▼

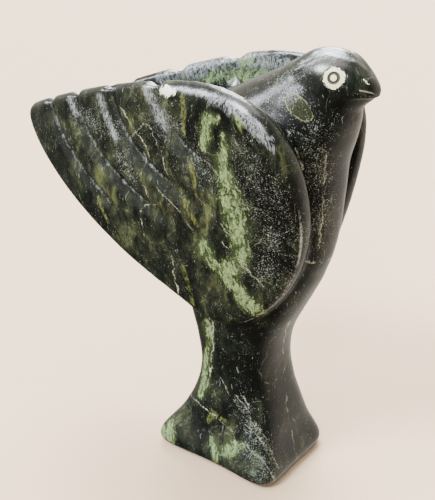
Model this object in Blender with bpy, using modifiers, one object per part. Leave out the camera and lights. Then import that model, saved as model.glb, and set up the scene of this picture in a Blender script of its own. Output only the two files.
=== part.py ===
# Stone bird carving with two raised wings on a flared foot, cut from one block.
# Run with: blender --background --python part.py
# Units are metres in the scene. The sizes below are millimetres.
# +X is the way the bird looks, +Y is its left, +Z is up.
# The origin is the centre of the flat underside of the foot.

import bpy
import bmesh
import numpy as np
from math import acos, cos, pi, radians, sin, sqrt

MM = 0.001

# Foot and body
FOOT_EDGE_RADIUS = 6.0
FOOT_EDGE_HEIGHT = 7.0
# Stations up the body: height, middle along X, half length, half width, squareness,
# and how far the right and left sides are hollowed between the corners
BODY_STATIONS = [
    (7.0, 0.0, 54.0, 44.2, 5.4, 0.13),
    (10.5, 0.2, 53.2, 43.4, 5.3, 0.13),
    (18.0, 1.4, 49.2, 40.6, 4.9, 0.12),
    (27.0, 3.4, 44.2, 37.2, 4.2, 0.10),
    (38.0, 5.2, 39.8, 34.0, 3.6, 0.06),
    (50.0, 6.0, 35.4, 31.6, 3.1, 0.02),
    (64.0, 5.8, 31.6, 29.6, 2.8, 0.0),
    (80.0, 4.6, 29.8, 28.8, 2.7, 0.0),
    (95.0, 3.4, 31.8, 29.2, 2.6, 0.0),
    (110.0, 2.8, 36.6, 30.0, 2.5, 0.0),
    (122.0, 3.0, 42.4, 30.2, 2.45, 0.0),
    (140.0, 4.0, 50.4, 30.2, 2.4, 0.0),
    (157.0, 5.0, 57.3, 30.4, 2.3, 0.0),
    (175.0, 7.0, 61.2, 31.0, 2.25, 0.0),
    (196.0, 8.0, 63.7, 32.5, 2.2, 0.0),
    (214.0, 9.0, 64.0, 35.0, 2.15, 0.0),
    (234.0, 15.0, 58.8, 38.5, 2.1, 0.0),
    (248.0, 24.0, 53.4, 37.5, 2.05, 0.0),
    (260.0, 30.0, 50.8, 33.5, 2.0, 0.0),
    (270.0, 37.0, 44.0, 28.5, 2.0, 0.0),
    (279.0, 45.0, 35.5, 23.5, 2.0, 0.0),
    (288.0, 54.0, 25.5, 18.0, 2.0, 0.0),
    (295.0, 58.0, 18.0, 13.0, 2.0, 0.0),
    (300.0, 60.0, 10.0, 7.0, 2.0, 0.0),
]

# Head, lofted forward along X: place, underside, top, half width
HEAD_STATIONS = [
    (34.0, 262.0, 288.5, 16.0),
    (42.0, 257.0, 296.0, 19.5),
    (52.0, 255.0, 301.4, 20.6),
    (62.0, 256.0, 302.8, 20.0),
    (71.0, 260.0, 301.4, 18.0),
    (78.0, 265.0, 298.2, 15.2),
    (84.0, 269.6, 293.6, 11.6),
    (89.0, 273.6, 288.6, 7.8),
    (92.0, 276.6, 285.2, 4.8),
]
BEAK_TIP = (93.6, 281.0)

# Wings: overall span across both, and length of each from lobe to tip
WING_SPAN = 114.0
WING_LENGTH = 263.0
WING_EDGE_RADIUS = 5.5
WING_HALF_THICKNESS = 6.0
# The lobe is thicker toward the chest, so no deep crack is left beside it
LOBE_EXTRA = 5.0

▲

• [WHAT IS ASKED]
Report the number of lines above that contain the word "with", and only that number.

• [SOLVED PROBLEM]
3